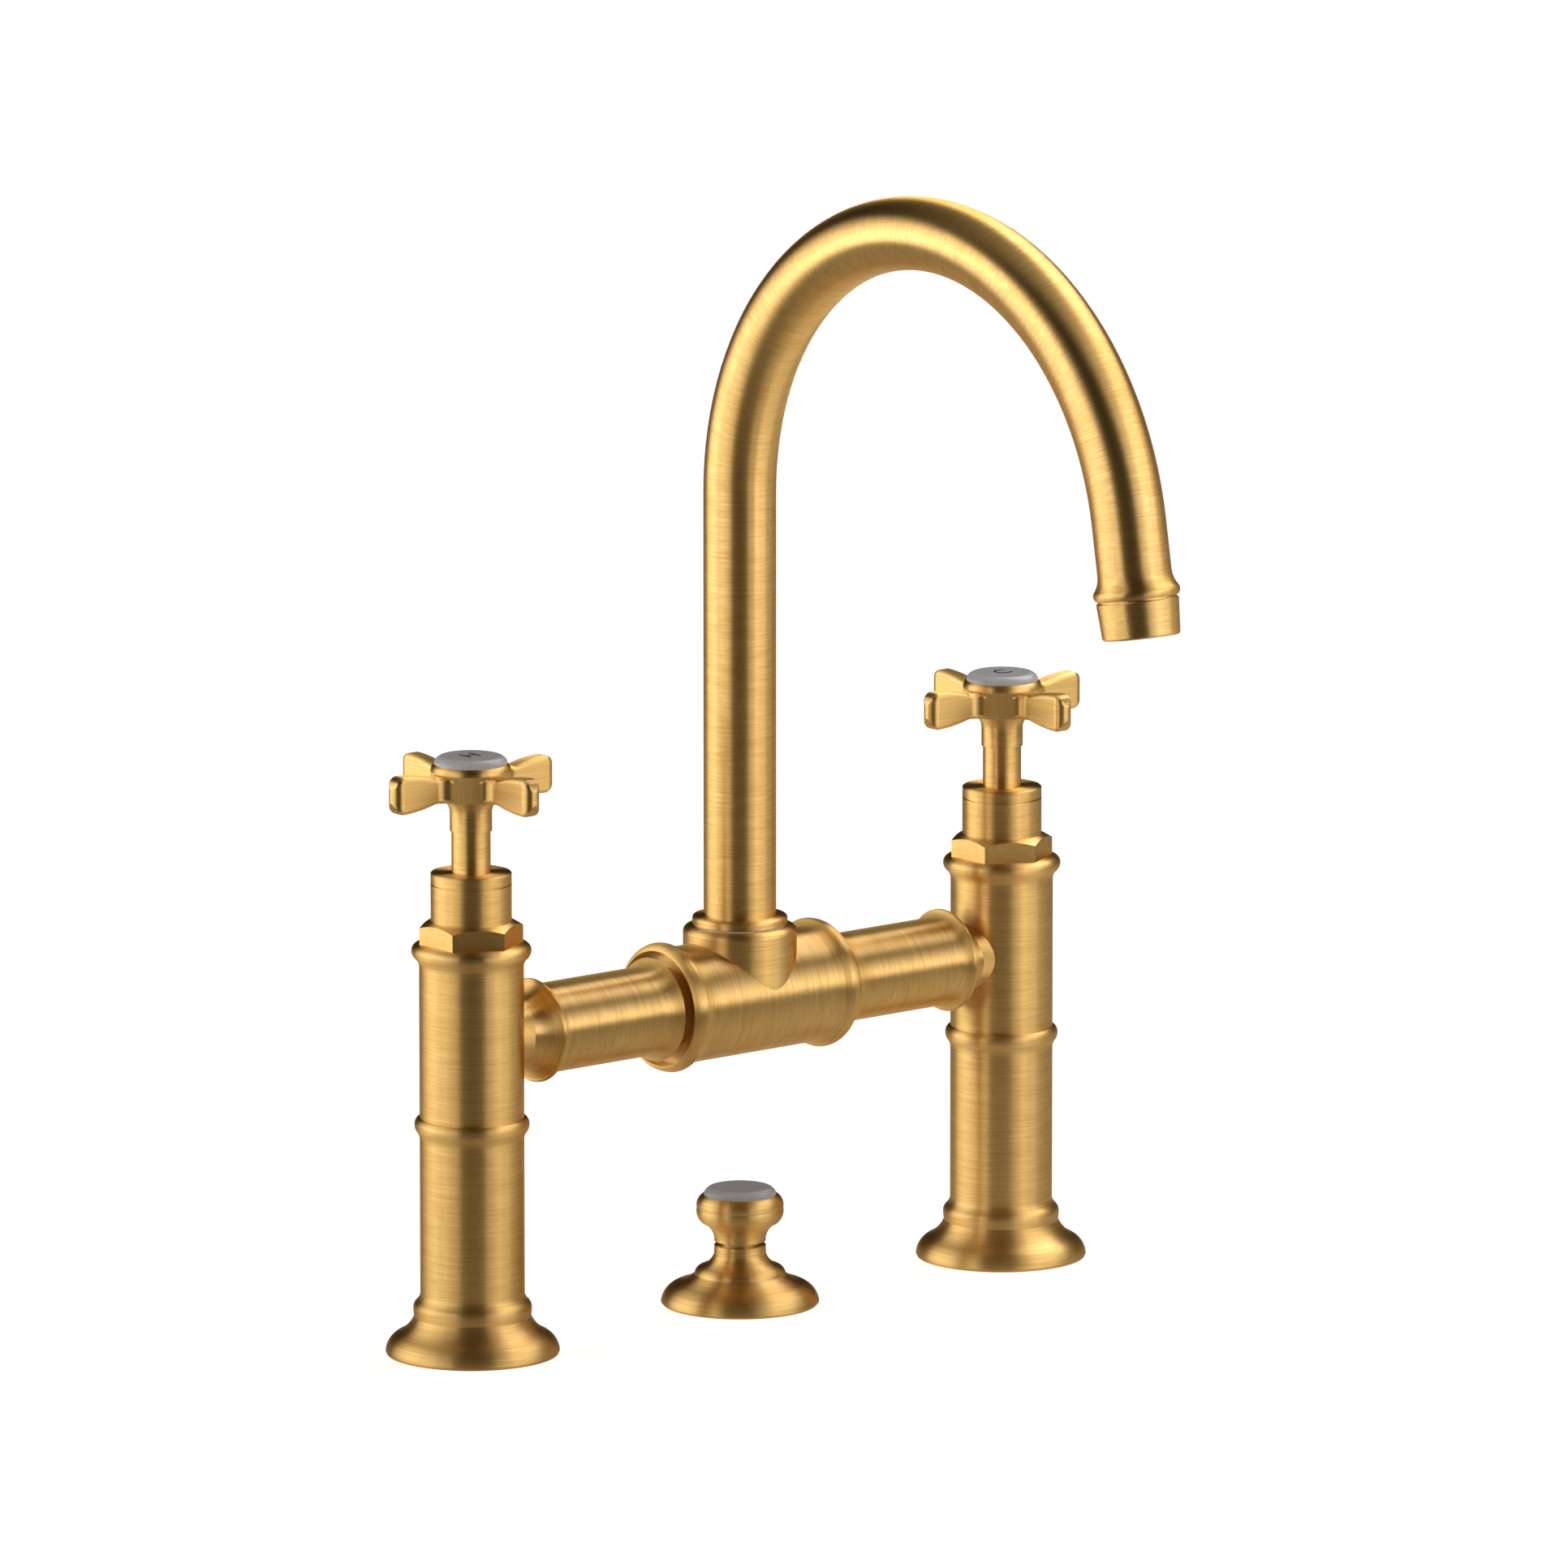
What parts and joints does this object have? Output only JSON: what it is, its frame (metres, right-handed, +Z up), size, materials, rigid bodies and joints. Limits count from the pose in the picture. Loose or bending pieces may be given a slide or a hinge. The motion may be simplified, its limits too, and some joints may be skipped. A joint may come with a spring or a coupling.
{
  "type": "two-handle basin mixer",
  "caption": "Deck-mounted bridge mixer in brushed gold with cross handles, a swivelling gooseneck spout and a pull knob for the pop-up waste.",
  "frame": {"origin": "on the deck, midway between the two pillars, which is the centre of the pull knob's rosette", "axes": "+Z up, +X along the bridge from the hot pillar to the cold one, -Y the way the spout points"},
  "size_m": [0.2582, 0.2156, 0.4401],
  "materials": {
    "brushed_gold": "satin",
    "white_ceramic": "gloss",
    "raw_brass": "satin",
    "black_rubber": "matte",
    "steel": "satin",
    "alumina": "matte",
    "white_plastic": "matte"
  },
  "bodies": {
    "bridge": {"hot_base_flange": "brushed_gold", "hot_lower_column": "brushed_gold", "hot_tail": "raw_brass", "hot_valve_body": "brushed_gold", "hot_headpart_body": "raw_brass", "hot_fixed_disc": "alumina", "hot_bonnet_nut": "brushed_gold", "hot_bonnet_sleeve": "brushed_gold", "hot_bonnet_ring": "brushed_gold", "hot_bridge_tube": "brushed_gold", "cold_base_flange": "brushed_gold", "cold_lower_column": "brushed_gold", "cold_tail": "raw_brass", "cold_valve_body": "brushed_gold", "cold_headpart_body": "raw_brass", "cold_fixed_disc": "alumina", "cold_bonnet_nut": "brushed_gold", "cold_bonnet_sleeve": "brushed_gold", "cold_bonnet_ring": "brushed_gold", "cold_bridge_tube": "brushed_gold", "base_gaskets": "black_rubber", "tail_seals": "black_rubber", "seat_seals": "black_rubber", "headpart_orings": "black_rubber", "bridge_orings": "black_rubber", "clamp_rubbers": "black_rubber", "clamp_washers": "steel", "backnuts": "raw_brass", "bridge_body": "brushed_gold", "spout_stop_screw": "steel", "spout_slide_ring": "white_plastic", "waste_rosette": "brushed_gold", "waste_bush": "raw_brass", "waste_washer": "steel", "waste_nut": "raw_brass"},
    "hot_handle": {"hot_turning_disc": "alumina", "hot_spindle": "raw_brass", "hot_spindle_clip": "steel", "hot_spindle_orings": "black_rubber", "hot_stem_sleeve": "brushed_gold", "hot_cross_handle": "brushed_gold", "hot_handle_screw": "steel", "hot_handle_button": "white_ceramic"},
    "cold_handle": {"cold_turning_disc": "alumina", "cold_spindle": "raw_brass", "cold_spindle_clip": "steel", "cold_spindle_orings": "black_rubber", "cold_stem_sleeve": "brushed_gold", "cold_cross_handle": "brushed_gold", "cold_handle_screw": "steel", "cold_handle_button": "white_ceramic"},
    "spout": {"spout_collar": "brushed_gold", "spout_orings": "black_rubber", "spout_tube": "brushed_gold", "aerator_housing": "brushed_gold", "aerator_gasket": "black_rubber", "aerator_insert": "white_plastic"},
    "waste_pull": {"waste_knob": "brushed_gold", "waste_knob_button": "white_ceramic", "waste_rod": "steel"}
  },
  "joints": [
    {"name": "hot_valve", "type": "hinge", "parent": "bridge", "child": "hot_handle", "pos_m": [-0.1, 0, 0.1659], "axis": [0, 0, 1], "range_deg": [0, 180]},
    {"name": "cold_valve", "type": "hinge", "parent": "bridge", "child": "cold_handle", "pos_m": [0.1, 0, 0.1659], "axis": [0, 0, 1], "range_deg": [0, 180]},
    {"name": "spout_swivel", "type": "hinge", "parent": "bridge", "child": "spout", "pos_m": [0, 0, 0.1125], "axis": [0, 0, 1], "range_deg": [-60, 60]},
    {"name": "waste_lift", "type": "slide", "parent": "bridge", "child": "waste_pull", "axis": [0, 0, 1], "range_m": [0, 0.02]}
  ]
}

+--

Select and copy every line of the listing with the word "materials".

**WRITTEN RESPONSE:**
What parts and joints does this object have? Output only JSON: what it is, its frame (metres, right-handed, +Z up), size, materials, rigid bodies and joints. Limits count from the pose in the picture. Loose or bending pieces may be given a slide or a hinge. The motion may be simplified, its limits too, and some joints may be skipped. A joint may come with a spring or a coupling.
  "materials": {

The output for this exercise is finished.